- In den Landeskirchen rumort es. Viele Pfarrer und Gläubige möchten wieder Gottesdienste feiern können.
- Einige Kirchen lassen sich besondere Wege einfallen, um zu den Gläubigen zu kommen. Sie bringen Hostien nach Hause oder machen einen Umzug durchs Dorf.
- Die «Rundschau» hat einen katholischen und einen reformierten Pfarrer durch den Corona-Alltag begleitet.
Pfarrer Ugo Rossi zieht das Pfarrergewand über den Kopf, die Sakristanin hilft ihm dabei. Gleich beginnt in der Kirche in Lauerz ein katholischer Gottesdienst. Allerdings ohne Besucher, denn das ist seit Ausbruch der Coronapandemie verboten.
Die Messe steht in keinem Pfarrblatt und auch nicht im Aushang an der Kirchenmauer. Sie soll geheim bleiben. Damit keiner kommt, feiert Pfarrer Rossi die Messe an unterschiedlichen Tagen zu unterschiedlichen Zeiten.
Ich stehe vor dem Altar und sage, der Herr sei mit euch. Und keiner ist da. Das ist schade.
Doris Kamer hat es dennoch geschafft, am Gottesdienst dabei zu sein. Sie ist eine gläubige Frau, verbringt praktisch jeden Tag in der Kirche. «Gerade in dieser Zeit bin ich auf die Kirche besonders angewiesen», sagt sie. «Ich habe viel Zeit, ich darf meine Grosskinder nicht hüten.»
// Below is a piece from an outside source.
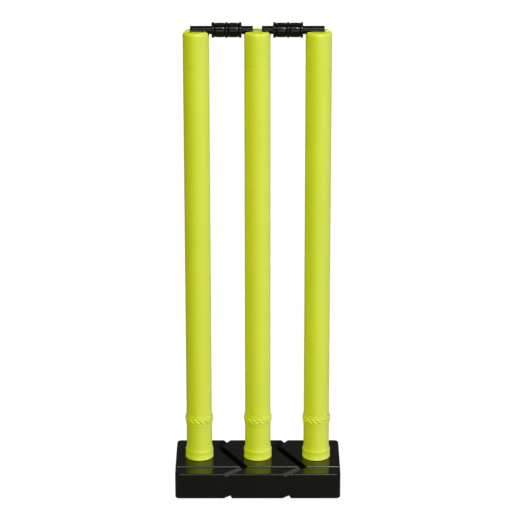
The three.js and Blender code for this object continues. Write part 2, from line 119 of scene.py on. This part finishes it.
# Stump
SEAM_DIP = 0.35 * MM
SEAM_REACH = 1.3 * MM
HEAD_ROUND = 6.5 * MM
HEAD_CROWN = 12 * MM
PLUG_WALL = 2.5 * MM
TUBE_WALL = 2 * MM
FOOT_RADIUS = 20.5 * MM
COLLAR_RADIUS = 22.2 * MM
COLLAR_HEIGHT = 13.2 * MM
COLLAR_SHOULDER = 10 * MM
COLLAR_EDGE = 0.8 * MM
SHOULDER_BEND_SHARE = 0.2
SHOULDER_TURN_SHARE = 0.33
RIM_STEP = 0.2 * MM
RIM_HEIGHT = 12.6 * MM
LIP_HEIGHT = 1.6 * MM
SPIGOT_RADIUS = 17 * MM
SPIGOT_CHAMFER = 1.5 * MM
CHANNEL_BEVEL = 0.7 * MM

# Rope band: two strands wave along it and cross in every loop
BAND_WIDTH = 17.5 * MM
BAND_RISE = 2.1 * MM
BAND_STEP = 0.6 * MM
BAND_EDGE = 0.4 * MM
ROPE_WIDTH = 3.7 * MM
ROPE_WAVE = 3 * MM
ROPE_SHIFT = 0.7 * MM
ROPE_LOOPS = 16
CROSSING_SHARE = 0.55
BAND_RAMP_SHARE = 0.2

# Bail
BARREL_LENGTH = 46 * MM
BARREL_RADIUS = 11.3 * MM
BARREL_WAIST = 1.1 * MM
RING_WIDTH = 4.2 * MM
RING_ROUND = 1.3 * MM
BAIL_SPIGOT_RADIUS = 6.4 * MM
BAIL_CHAMFER = 0.8 * MM

# Base: a groove's bends and exits are measured sideways from the middle between two stumps
BASE_CORNER = 7 * MM
BASE_EDGE = 2.5 * MM
BASE_WALL = 3 * MM
UPRIGHT_RISE = 12 * MM
CREASE_OFFSET = 42.2 * MM
CREASE_WIDTH = 1.2 * MM
CREASE_ROUND = 0.5 * MM
STRIP_DROP = 1.6 * MM
SOCKET_DEPTH = 34 * MM
SOCKET_RADIUS = 17.3 * MM
SOCKET_LEAD = 0.8 * MM
GROOVE_BACK_EXIT = -4.3 * MM
GROOVE_BACK_BEND = -20.6 * MM
GROOVE_FRONT_BEND = 23 * MM
GROOVE_FRONT_EXIT = -3.5 * MM
GROOVE_LEFT_RUN = 5 * MM
GROOVE_FLOOR = 4.8 * MM
GROOVE_RIGHT_RUN = 2.6 * MM
GROOVE_DEPTH = 6.8 * MM
UNDER_GROOVE_DEPTH = 5.5 * MM
GROOVE_EXTENSION = 1.6
GROOVE_BEVEL = 0.8 * MM

# Light: the surroundings are white to the camera, give little light and look dark in reflections
AMBIENT_LEVEL = 0.04
REFLECTED_LEVEL = 0.085
FLOOR_REFLECTED = 0.145
FLOOR_COLOR = (0.04, 0.04, 0.04)
FLOOR_HALF = 40
AIM_SHARE = 0.35
WHITE = (1, 1, 1)
HALF_WARM = (1, 1, 0.15)
WARM = (1, 1, 0.03)
SOFTBOX_DISTANCE = 3.5
SOFTBOX_SIZE = (2, 2.4)
GLOW_DISTANCE = 3
STRIP_DISTANCE = 2.6
STRIP_SIZE = (0.06, 1.2)

SIDES = ("left", "middle", "right")


# Node materials


def material(name, color, roughness, specular=0.5):
    """A principled material, its node tree, its shader and its object coordinates."""
    made = bpy.data.materials.new(name)
    made.use_nodes = True
    tree = made.node_tree
    shader = tree.nodes["Principled BSDF"]
    shader.inputs["Base Color"].default_value = (*color, 1)
    shader.inputs["Roughness"].default_value = roughness
    shader.inputs["Specular IOR Level"].default_value = specular
    place = tree.nodes.new("ShaderNodeTexCoord").outputs["Object"]
    return made, tree, shader, place


def noise(tree, place, scale, detail, roughness=0.5):
    node = tree.nodes.new("ShaderNodeTexNoise")
    node.inputs["Scale"].default_value = scale
    node.inputs["Detail"].default_value = detail
    node.inputs["Roughness"].default_value = roughness
    tree.links.new(place, node.inputs["Vector"])
    return node.outputs["Fac"]


def spread(tree, value, low, high, from_low=0.3, from_high=0.7):
    """Maps the range in which a noise mostly lies to low and high."""
    node = tree.nodes.new("ShaderNodeMapRange")
    node.inputs["From Min"].default_value = from_low
    node.inputs["From Max"].default_value = from_high
    node.inputs["To Min"].default_value = low
    node.inputs["To Max"].default_value = high
    tree.links.new(value, node.inputs["Value"])
    return node.outputs["Result"]


def mixed(tree, share, first, second):
    """A mix of two colours; each is a tuple or a socket."""
    node = tree.nodes.new("ShaderNodeMix")
    node.data_type = "RGBA"
    tree.links.new(share, node.inputs["Factor"])
    for socket, value in ((node.inputs[6], first), (node.inputs[7], second)):
        if isinstance(value, tuple):
            socket.default_value = (*value, 1)
        else:
            tree.links.new(value, socket)
    return node.outputs[2]


def clouded(tree, value, first, second):
    """A colour that a noise leads from one to another."""
    return mixed(tree, spread(tree, value, 0, 1), first, second)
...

Dass die Gläubigen nicht zum Gottesdienst dürfen, gefällt Pfarrer Rossi ganz und gar nicht. «Es ist trostlos», sagt er. «Ich stehe vor dem Altar und sage, der Herr sei mit euch. Und keiner ist da. Das ist schade.» Gerade jetzt, da Auffahrt vor der Tür steht, hätte Rossi gerne seine Kirche gefüllt.
Hostie im Briefkasten
Viele schauen sich Gottesdienste im Fernsehen an, aber ihnen fehlt die heilige Kommunion. Für sie hat sich Rossi etwas einfallen lassen, sozusagen einen Hauslieferdienst von geweihten Hostien. Rossi legt die Hostie den Kirchenmitgliedern verpackt in einer Dose in den Milchkasten und holt die Dose später wieder ab.
Er weiss, dass es von der Bistumsleitung verboten ist, Hostien in einem Privathaushalt aufzubewahren. «Es geht nicht, dass man die Hostie bekommt und dann erst mal gemütlich zu Mittag isst», sagt er. «Sie muss schnell zu sich genommen werden.»
Mit Lautsprecher unterwegs
In der reformierten Kirche ist der Druck, die Gottesdienst fürs Publikum zu öffnen, ebenfalls gross. Pfarrer Michael Stollwerk hat eine Petition gestartet, die darauf drängt, die Gläubigen wieder in die Kirche zu lassen. «Liturgische Versammlungen sind keine Events und Seelsorge keine belanglosen Gespräche», heisst es im Petitionstext.
Weil Stollwerk nicht länger warten wollte, zog er mit einem Lautsprecher und einem Alphorn an Ostern durch Stäfa, einem Dorf am Zürichsee. Rund 800 bis 1000 Leute standen auf der Strasse und auf den Balkonen und haben der Musik und den pastoralen Worten zugehört.
Kein Gesang, dafür Mundkommunion
Die katholische Kirche hat bereits ein Schutzkonzept ausgearbeitet. Darin steht, wie sich die Gläubigen vor einer Ansteckung mit dem Coronavirus schützen sollen. Mit Ordnern, die am Eingang stehen und die Gläubigen auf ihre Plätze weisen. Und ohne Gesang und ohne Handschlag zum Friedensgruss.
Eine der «gefährlichsten» Praktiken beim Gottesdienst ist aber nicht verboten: die Mundkommunion. Gerade ältere Gläubige verlangen, dass ihnen die Hostie nicht auf die Hand, sondern direkt auf die Zunge gelegt wird. «Auf Wunsch mache ich das», sagt Pfarrer Ugo Rossi. «Es ist heikel. Aber Geistliche, die die richtige Technik beherrschen, berühren die Zunge nicht.» Ausserdem achtet Rossi darauf, dass Leute, die eine Mundkommunion wollen, bei der Kommunion erst am Ende der Schlange stehen.